Nous attendons une heure ou deux dans le froid, pas une seule voiture ne passe. Les gardes-frontières (dont celui-là même qui avait essayé de nous extorquer un bakchich auparavant) viennent tenter de réparer les camions, évidemment sans succès. Ils nous installent gentiment au chaud dans leur bicoque, et nous invitent à manger les restes de leur déjeuner. Ils nous promettent d'arrêter le prochain véhicule et d'arranger le remorquage. Encore deux heures d'attente. Quand finalement le conducteur d'une jeep à touristes nous propose, contre rémunération, de nous remorquer en haut de la pente qui mène au poste-frontière kirghize.


Cette descente dans ce long no man's land de 20 kilomètres, où la route a disparue pour une piste chaotique, nous réserve encore son lot de surprises. Tout d'abord, un couple de Français marchent alors que la neige commence à tomber. Eux, ce sont des Suisses qui les ont laissé en plan, et ils sont bien content de nous voir arriver. Nous les embarquons avant de tomber quelques kilomètres plus loin sur quatre militaires qui nous arrêtent. Ils nous parlent en Russe, et il nous faudra quelques minutes pour comprendre ce qu'ils veulent. Ils sont fatigués de marcher avec leurs grosses Kalashnikovs, et ils requisitionnent nos camions. Nous n'avons d'autre choix que de charger nos deux nouveaux amis dans le coffre pour faire de la place à ces feignasses de bidasses. 

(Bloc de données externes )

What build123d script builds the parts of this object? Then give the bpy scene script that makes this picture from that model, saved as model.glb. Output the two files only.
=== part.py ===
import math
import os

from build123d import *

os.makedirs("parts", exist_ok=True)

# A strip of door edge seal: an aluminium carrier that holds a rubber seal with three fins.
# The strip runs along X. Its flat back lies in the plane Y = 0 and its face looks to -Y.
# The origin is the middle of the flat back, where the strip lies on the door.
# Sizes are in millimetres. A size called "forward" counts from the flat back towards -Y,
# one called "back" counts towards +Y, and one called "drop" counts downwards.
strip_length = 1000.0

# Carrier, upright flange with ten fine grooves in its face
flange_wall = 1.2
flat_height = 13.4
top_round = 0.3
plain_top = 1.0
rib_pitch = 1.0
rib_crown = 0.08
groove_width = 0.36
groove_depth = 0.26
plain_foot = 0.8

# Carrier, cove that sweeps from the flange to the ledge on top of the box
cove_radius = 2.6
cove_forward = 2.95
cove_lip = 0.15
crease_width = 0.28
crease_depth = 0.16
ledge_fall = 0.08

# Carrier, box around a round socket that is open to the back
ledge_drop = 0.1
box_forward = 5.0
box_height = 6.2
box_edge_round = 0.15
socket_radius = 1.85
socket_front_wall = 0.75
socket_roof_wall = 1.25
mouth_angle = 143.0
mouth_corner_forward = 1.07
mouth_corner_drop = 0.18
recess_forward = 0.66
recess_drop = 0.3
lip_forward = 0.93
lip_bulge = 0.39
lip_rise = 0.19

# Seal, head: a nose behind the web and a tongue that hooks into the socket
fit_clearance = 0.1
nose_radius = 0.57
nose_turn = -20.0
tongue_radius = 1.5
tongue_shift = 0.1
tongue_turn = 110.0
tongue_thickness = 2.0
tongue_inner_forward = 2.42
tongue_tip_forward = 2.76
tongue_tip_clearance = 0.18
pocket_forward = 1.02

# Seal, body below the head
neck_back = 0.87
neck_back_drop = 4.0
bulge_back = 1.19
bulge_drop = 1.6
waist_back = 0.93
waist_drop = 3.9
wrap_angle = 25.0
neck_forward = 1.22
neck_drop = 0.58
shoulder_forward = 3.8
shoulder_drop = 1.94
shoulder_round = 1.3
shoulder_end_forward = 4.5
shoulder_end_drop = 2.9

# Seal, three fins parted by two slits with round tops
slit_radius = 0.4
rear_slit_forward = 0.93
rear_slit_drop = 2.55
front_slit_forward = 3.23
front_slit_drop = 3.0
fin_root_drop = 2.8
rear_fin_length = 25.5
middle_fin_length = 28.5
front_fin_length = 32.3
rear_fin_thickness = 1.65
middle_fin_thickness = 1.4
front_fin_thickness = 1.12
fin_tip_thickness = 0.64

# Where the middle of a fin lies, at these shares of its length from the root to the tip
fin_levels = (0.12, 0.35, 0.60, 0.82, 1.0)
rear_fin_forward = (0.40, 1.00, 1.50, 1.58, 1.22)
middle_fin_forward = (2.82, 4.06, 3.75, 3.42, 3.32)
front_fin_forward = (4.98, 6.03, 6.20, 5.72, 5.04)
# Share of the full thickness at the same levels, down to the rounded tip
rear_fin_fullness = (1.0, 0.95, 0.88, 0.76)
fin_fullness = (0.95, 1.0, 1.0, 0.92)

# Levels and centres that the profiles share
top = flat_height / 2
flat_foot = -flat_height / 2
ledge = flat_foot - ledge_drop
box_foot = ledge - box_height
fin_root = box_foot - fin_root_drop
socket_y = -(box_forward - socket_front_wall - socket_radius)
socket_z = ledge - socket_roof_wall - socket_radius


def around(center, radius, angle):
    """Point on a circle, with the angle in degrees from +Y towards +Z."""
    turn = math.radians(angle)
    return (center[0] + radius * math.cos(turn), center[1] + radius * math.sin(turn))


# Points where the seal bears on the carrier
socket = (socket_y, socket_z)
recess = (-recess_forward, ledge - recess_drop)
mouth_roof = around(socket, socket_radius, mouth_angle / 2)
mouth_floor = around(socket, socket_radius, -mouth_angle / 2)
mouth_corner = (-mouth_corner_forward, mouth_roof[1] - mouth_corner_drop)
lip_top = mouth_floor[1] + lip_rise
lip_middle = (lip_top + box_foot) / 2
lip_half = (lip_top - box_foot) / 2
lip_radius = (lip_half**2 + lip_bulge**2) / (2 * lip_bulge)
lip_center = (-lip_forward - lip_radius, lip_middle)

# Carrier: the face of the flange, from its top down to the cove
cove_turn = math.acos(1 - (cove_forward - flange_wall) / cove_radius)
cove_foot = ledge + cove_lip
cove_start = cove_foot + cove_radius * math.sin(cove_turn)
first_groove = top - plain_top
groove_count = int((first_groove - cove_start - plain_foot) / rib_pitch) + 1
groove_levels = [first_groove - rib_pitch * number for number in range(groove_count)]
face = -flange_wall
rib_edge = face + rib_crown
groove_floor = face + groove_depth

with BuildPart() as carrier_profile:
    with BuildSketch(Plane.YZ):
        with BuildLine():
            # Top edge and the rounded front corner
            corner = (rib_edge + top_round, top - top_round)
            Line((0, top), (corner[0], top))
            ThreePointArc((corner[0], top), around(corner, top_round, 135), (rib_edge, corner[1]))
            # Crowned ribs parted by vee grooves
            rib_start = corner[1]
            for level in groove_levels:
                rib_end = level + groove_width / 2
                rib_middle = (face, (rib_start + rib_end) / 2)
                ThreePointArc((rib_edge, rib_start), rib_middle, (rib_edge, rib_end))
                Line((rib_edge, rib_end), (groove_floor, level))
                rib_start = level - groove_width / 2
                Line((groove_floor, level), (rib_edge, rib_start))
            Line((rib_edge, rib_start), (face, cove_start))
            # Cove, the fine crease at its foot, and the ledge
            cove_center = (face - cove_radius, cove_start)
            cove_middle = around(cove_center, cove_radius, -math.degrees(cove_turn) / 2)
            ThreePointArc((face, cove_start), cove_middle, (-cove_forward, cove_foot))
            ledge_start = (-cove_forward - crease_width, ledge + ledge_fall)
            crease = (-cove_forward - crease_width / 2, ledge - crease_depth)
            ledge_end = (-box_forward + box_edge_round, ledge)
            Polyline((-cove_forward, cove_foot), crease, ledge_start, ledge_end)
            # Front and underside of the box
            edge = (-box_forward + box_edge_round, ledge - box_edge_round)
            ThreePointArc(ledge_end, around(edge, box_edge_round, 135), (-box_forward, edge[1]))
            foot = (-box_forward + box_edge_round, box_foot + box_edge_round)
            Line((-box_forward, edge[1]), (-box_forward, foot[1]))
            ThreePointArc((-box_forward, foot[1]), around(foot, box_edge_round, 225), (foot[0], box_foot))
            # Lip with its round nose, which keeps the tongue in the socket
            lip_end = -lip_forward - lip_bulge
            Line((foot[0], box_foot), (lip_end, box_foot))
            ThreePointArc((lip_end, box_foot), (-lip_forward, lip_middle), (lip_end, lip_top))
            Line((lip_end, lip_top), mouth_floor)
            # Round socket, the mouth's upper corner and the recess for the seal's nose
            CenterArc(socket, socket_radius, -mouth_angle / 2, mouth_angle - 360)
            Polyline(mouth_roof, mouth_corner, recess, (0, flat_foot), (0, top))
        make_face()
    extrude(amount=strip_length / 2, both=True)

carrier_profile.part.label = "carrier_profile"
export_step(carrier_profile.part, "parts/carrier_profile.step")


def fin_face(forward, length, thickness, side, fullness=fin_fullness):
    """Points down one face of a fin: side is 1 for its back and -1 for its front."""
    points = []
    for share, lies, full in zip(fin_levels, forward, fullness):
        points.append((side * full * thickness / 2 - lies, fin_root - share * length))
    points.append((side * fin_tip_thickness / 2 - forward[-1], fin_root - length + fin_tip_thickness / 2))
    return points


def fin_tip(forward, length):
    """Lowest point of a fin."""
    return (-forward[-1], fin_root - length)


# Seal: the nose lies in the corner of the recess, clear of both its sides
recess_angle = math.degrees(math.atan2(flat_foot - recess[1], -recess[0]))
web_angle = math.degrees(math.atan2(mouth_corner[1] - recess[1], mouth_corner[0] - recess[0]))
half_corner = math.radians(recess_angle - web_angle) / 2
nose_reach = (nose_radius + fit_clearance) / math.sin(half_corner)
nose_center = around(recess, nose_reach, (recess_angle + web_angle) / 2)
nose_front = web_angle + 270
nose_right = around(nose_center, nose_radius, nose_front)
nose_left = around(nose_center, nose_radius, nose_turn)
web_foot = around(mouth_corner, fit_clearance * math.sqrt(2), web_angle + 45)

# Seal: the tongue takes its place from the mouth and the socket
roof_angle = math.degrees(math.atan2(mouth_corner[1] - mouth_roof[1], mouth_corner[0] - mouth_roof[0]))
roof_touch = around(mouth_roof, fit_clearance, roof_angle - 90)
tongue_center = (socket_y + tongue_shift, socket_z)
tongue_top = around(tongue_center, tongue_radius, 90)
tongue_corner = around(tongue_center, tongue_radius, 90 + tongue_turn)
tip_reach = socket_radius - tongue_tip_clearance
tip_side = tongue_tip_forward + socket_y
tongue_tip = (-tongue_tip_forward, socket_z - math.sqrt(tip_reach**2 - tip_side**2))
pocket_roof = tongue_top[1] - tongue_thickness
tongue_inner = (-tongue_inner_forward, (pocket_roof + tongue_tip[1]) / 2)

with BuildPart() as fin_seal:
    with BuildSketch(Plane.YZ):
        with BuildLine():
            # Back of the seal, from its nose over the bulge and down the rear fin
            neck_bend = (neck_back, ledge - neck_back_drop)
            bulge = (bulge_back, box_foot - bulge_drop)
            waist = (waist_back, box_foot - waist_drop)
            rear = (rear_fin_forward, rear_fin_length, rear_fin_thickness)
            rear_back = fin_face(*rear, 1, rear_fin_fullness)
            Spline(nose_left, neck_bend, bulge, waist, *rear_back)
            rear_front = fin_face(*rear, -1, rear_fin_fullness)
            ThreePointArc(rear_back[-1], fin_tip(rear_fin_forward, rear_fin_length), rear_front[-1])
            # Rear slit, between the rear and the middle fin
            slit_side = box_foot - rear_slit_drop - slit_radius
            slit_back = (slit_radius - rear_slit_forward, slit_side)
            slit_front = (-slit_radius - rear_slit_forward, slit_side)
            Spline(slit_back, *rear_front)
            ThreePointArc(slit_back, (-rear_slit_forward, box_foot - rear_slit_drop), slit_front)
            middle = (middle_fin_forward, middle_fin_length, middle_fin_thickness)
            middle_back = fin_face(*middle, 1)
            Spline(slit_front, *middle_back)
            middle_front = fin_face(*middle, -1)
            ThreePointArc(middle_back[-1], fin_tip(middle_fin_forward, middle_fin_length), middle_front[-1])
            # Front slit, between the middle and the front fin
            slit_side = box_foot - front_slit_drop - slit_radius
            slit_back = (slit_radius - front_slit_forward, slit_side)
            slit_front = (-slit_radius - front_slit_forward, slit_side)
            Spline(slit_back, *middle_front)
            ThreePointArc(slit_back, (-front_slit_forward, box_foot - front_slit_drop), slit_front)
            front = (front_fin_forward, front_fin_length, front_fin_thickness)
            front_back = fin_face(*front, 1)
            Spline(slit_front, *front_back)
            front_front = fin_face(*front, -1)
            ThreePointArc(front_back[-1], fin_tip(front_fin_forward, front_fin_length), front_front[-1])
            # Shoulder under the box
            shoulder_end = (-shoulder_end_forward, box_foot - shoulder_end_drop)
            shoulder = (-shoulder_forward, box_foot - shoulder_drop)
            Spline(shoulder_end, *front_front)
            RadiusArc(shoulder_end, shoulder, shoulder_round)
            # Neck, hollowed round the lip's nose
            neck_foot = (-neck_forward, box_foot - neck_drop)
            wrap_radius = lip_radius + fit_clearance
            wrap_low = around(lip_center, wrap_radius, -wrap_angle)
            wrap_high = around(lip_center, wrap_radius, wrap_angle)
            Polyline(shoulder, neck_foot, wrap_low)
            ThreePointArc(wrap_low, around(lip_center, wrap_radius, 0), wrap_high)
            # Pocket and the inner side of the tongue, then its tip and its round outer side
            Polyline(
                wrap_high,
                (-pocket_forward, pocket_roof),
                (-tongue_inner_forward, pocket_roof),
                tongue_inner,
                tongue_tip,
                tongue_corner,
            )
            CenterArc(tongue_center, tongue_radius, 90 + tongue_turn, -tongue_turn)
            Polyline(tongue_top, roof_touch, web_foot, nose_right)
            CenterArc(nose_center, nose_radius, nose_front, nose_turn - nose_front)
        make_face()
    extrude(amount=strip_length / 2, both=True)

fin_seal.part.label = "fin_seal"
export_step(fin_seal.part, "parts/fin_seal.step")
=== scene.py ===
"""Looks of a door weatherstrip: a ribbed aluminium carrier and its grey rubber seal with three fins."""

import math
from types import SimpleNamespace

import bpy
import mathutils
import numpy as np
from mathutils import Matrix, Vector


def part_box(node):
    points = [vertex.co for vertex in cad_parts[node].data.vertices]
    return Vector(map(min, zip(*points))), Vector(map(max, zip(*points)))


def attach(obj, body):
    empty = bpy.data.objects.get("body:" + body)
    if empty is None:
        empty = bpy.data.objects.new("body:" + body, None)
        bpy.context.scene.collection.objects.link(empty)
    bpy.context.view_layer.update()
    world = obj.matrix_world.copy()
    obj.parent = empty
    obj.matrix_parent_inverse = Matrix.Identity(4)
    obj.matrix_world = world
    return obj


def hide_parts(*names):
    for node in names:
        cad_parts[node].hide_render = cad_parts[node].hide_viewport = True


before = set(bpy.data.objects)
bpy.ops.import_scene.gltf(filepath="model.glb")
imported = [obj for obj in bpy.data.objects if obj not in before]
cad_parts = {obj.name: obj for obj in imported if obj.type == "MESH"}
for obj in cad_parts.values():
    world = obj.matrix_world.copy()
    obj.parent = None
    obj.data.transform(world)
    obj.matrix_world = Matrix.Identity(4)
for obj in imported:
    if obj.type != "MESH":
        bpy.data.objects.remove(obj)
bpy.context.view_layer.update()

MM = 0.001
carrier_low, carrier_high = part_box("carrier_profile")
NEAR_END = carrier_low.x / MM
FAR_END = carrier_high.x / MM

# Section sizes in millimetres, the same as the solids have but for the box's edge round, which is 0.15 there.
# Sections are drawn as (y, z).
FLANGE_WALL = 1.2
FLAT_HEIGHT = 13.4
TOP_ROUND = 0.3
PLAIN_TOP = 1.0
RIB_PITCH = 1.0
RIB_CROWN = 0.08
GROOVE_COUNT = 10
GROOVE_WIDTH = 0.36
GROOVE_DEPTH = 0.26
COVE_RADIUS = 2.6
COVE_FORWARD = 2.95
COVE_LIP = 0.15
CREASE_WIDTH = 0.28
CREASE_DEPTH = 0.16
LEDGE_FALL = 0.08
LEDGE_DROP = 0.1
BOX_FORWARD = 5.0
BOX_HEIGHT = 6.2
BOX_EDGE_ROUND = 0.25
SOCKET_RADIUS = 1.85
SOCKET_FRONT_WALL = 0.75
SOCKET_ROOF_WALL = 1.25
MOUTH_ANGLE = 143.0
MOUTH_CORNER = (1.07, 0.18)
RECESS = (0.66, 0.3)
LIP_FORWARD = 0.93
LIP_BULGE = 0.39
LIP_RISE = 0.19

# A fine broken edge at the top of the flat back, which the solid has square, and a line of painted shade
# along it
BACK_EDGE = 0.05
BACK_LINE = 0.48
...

Le passage en douane se passe sans encombres, l'habituel berger allemand a laissé place à un mignon cocker, et les officiels sont amicaux. Mais pour repartir, il faut réembarquer les militaires. Mal leur en a pris, car à la première côte mon camion cale, et ils sont rendus à me pousser ! 


Nous nous arrêtons pour la nuit au premier village, Sary Tash.

Le lendemain, Florent tente de me tracter mais la première montée se solde par un échec. Dans un sursaut d'espoir j'appelles mon assistance. Évidemment, nouvel échec.

À court d'idées, nous abandonnons mon camion bienaimé et continuons la route à deux dans celui de Florent.